### Dataset excerpts
§ §
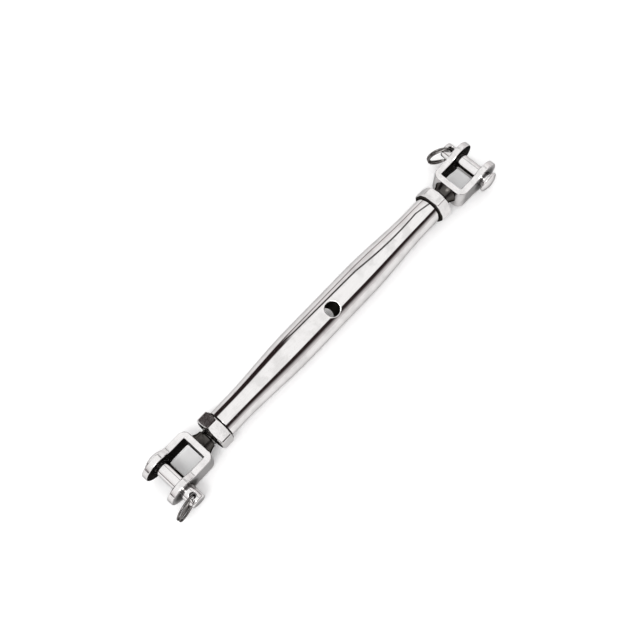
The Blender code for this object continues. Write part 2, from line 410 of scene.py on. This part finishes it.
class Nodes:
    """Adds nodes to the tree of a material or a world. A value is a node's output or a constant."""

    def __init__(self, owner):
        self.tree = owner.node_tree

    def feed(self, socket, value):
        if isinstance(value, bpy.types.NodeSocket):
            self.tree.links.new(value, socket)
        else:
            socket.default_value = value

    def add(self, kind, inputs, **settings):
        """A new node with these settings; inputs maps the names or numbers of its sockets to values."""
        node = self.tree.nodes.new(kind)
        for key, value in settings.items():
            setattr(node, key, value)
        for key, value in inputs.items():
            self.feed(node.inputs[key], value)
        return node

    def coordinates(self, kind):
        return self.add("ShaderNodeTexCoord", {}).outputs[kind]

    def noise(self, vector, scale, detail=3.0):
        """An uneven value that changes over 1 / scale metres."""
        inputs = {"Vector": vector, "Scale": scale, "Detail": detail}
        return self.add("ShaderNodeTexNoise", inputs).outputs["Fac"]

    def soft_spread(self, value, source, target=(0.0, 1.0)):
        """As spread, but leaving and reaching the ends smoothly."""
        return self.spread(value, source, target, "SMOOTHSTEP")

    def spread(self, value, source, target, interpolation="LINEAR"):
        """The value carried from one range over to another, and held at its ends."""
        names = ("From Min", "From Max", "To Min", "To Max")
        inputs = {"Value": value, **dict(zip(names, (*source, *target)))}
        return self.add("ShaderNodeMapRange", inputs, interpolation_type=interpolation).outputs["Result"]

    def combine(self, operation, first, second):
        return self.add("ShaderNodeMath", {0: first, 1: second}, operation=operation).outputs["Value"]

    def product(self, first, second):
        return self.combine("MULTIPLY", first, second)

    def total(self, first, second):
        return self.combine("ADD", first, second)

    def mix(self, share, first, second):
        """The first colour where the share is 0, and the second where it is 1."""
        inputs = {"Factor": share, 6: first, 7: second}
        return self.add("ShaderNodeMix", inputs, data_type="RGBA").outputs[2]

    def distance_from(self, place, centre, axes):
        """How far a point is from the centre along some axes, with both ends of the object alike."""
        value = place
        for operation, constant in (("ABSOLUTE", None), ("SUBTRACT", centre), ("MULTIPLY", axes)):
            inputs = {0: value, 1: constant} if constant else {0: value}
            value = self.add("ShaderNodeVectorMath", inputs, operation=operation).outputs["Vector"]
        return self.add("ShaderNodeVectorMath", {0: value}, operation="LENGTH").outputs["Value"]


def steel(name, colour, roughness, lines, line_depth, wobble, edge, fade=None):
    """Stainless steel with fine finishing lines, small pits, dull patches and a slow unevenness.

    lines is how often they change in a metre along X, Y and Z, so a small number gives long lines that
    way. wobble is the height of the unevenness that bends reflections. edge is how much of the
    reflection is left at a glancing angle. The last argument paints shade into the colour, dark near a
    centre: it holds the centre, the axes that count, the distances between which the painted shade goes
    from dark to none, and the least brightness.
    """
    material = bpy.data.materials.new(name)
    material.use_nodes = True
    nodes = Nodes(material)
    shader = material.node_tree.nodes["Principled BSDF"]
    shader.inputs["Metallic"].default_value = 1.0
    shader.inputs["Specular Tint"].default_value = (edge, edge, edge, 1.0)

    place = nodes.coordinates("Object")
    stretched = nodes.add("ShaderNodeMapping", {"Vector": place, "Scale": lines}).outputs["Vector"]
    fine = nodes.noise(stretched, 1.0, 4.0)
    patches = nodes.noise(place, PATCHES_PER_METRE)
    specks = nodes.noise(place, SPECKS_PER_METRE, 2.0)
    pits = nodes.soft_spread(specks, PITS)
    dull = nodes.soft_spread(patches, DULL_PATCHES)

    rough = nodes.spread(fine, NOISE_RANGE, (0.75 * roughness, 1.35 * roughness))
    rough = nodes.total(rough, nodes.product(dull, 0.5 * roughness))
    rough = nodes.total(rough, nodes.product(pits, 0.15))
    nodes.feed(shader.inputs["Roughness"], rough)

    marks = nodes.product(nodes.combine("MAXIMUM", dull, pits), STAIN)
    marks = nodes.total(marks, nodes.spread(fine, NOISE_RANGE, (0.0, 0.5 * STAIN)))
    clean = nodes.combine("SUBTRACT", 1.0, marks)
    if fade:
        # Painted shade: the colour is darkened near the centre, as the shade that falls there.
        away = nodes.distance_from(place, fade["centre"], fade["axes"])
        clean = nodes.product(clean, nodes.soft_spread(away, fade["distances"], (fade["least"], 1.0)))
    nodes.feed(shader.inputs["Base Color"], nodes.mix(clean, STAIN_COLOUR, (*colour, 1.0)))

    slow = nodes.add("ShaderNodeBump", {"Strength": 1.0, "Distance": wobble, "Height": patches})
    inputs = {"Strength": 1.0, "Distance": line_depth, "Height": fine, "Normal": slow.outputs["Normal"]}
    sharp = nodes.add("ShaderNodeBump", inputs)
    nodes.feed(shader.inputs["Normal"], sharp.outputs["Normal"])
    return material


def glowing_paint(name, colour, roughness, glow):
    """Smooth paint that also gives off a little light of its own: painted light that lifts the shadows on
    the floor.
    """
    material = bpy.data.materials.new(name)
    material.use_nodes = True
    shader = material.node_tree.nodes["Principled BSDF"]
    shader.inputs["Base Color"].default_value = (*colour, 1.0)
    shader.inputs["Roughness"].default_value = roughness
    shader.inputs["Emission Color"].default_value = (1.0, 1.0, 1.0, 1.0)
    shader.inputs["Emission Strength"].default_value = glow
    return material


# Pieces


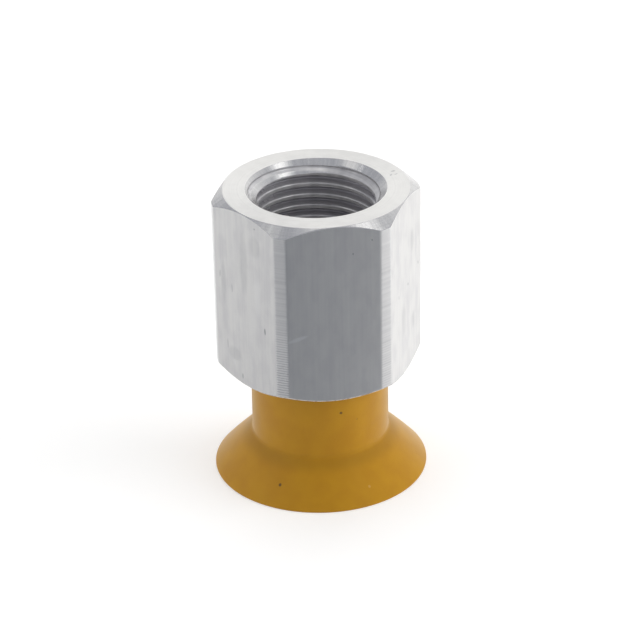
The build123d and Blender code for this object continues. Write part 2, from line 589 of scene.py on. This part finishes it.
§ §
Return all the data above once more, precisely as given.

### Answer to this exercise
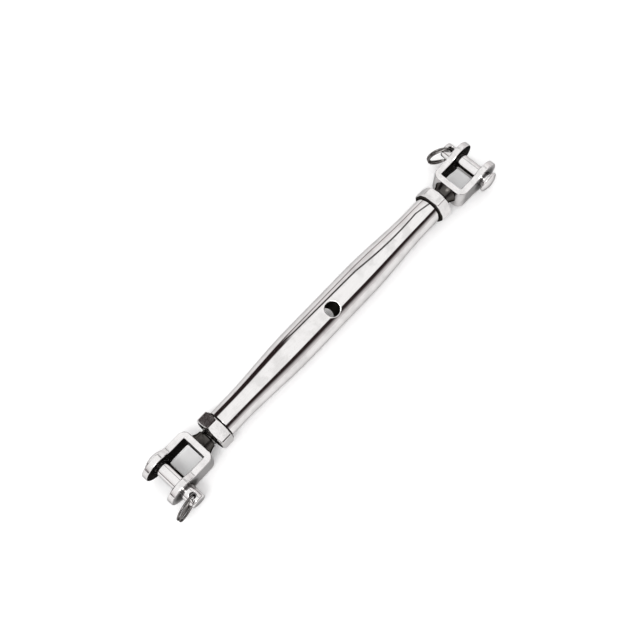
The Blender code for this object continues. Write part 2, from line 410 of scene.py on. This part finishes it.
class Nodes:
    """Adds nodes to the tree of a material or a world. A value is a node's output or a constant."""

    def __init__(self, owner):
        self.tree = owner.node_tree

    def feed(self, socket, value):
        if isinstance(value, bpy.types.NodeSocket):
            self.tree.links.new(value, socket)
        else:
            socket.default_value = value

    def add(self, kind, inputs, **settings):
        """A new node with these settings; inputs maps the names or numbers of its sockets to values."""
        node = self.tree.nodes.new(kind)
        for key, value in settings.items():
            setattr(node, key, value)
        for key, value in inputs.items():
            self.feed(node.inputs[key], value)
        return node

    def coordinates(self, kind):
        return self.add("ShaderNodeTexCoord", {}).outputs[kind]

    def noise(self, vector, scale, detail=3.0):
        """An uneven value that changes over 1 / scale metres."""
        inputs = {"Vector": vector, "Scale": scale, "Detail": detail}
        return self.add("ShaderNodeTexNoise", inputs).outputs["Fac"]

    def soft_spread(self, value, source, target=(0.0, 1.0)):
        """As spread, but leaving and reaching the ends smoothly."""
        return self.spread(value, source, target, "SMOOTHSTEP")

    def spread(self, value, source, target, interpolation="LINEAR"):
        """The value carried from one range over to another, and held at its ends."""
        names = ("From Min", "From Max", "To Min", "To Max")
        inputs = {"Value": value, **dict(zip(names, (*source, *target)))}
        return self.add("ShaderNodeMapRange", inputs, interpolation_type=interpolation).outputs["Result"]

    def combine(self, operation, first, second):
        return self.add("ShaderNodeMath", {0: first, 1: second}, operation=operation).outputs["Value"]

    def product(self, first, second):
        return self.combine("MULTIPLY", first, second)

    def total(self, first, second):
        return self.combine("ADD", first, second)

    def mix(self, share, first, second):
        """The first colour where the share is 0, and the second where it is 1."""
        inputs = {"Factor": share, 6: first, 7: second}
        return self.add("ShaderNodeMix", inputs, data_type="RGBA").outputs[2]

    def distance_from(self, place, centre, axes):
        """How far a point is from the centre along some axes, with both ends of the object alike."""
        value = place
        for operation, constant in (("ABSOLUTE", None), ("SUBTRACT", centre), ("MULTIPLY", axes)):
            inputs = {0: value, 1: constant} if constant else {0: value}
            value = self.add("ShaderNodeVectorMath", inputs, operation=operation).outputs["Vector"]
        return self.add("ShaderNodeVectorMath", {0: value}, operation="LENGTH").outputs["Value"]


def steel(name, colour, roughness, lines, line_depth, wobble, edge, fade=None):
    """Stainless steel with fine finishing lines, small pits, dull patches and a slow unevenness.

    lines is how often they change in a metre along X, Y and Z, so a small number gives long lines that
    way. wobble is the height of the unevenness that bends reflections. edge is how much of the
    reflection is left at a glancing angle. The last argument paints shade into the colour, dark near a
    centre: it holds the centre, the axes that count, the distances between which the painted shade goes
    from dark to none, and the least brightness.
    """
    material = bpy.data.materials.new(name)
    material.use_nodes = True
    nodes = Nodes(material)
    shader = material.node_tree.nodes["Principled BSDF"]
    shader.inputs["Metallic"].default_value = 1.0
    shader.inputs["Specular Tint"].default_value = (edge, edge, edge, 1.0)

    place = nodes.coordinates("Object")
    stretched = nodes.add("ShaderNodeMapping", {"Vector": place, "Scale": lines}).outputs["Vector"]
    fine = nodes.noise(stretched, 1.0, 4.0)
    patches = nodes.noise(place, PATCHES_PER_METRE)
    specks = nodes.noise(place, SPECKS_PER_METRE, 2.0)
    pits = nodes.soft_spread(specks, PITS)
    dull = nodes.soft_spread(patches, DULL_PATCHES)

    rough = nodes.spread(fine, NOISE_RANGE, (0.75 * roughness, 1.35 * roughness))
    rough = nodes.total(rough, nodes.product(dull, 0.5 * roughness))
    rough = nodes.total(rough, nodes.product(pits, 0.15))
    nodes.feed(shader.inputs["Roughness"], rough)

    marks = nodes.product(nodes.combine("MAXIMUM", dull, pits), STAIN)
    marks = nodes.total(marks, nodes.spread(fine, NOISE_RANGE, (0.0, 0.5 * STAIN)))
    clean = nodes.combine("SUBTRACT", 1.0, marks)
    if fade:
        # Painted shade: the colour is darkened near the centre, as the shade that falls there.
        away = nodes.distance_from(place, fade["centre"], fade["axes"])
        clean = nodes.product(clean, nodes.soft_spread(away, fade["distances"], (fade["least"], 1.0)))
    nodes.feed(shader.inputs["Base Color"], nodes.mix(clean, STAIN_COLOUR, (*colour, 1.0)))

    slow = nodes.add("ShaderNodeBump", {"Strength": 1.0, "Distance": wobble, "Height": patches})
    inputs = {"Strength": 1.0, "Distance": line_depth, "Height": fine, "Normal": slow.outputs["Normal"]}
    sharp = nodes.add("ShaderNodeBump", inputs)
    nodes.feed(shader.inputs["Normal"], sharp.outputs["Normal"])
    return material


def glowing_paint(name, colour, roughness, glow):
    """Smooth paint that also gives off a little light of its own: painted light that lifts the shadows on
    the floor.
    """
    material = bpy.data.materials.new(name)
    material.use_nodes = True
    shader = material.node_tree.nodes["Principled BSDF"]
    shader.inputs["Base Color"].default_value = (*colour, 1.0)
    shader.inputs["Roughness"].default_value = roughness
    shader.inputs["Emission Color"].default_value = (1.0, 1.0, 1.0, 1.0)
    shader.inputs["Emission Strength"].default_value = glow
    return material


# Pieces


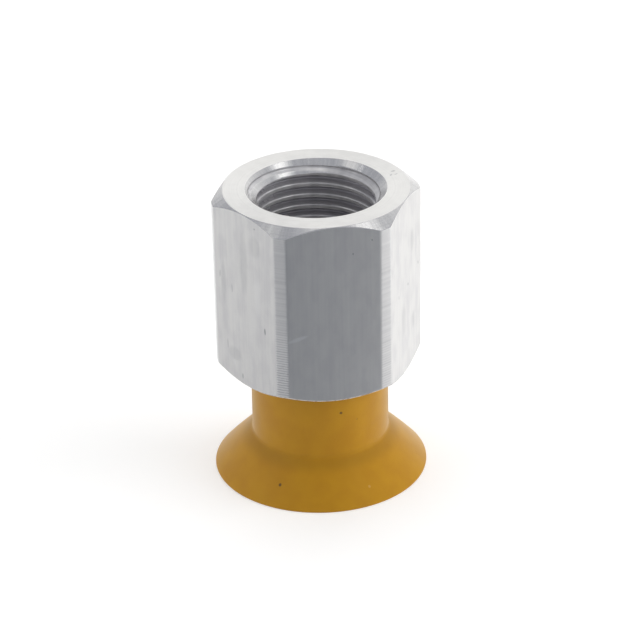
The build123d and Blender code for this object continues. Write part 2, from line 589 of scene.py on. This part finishes it.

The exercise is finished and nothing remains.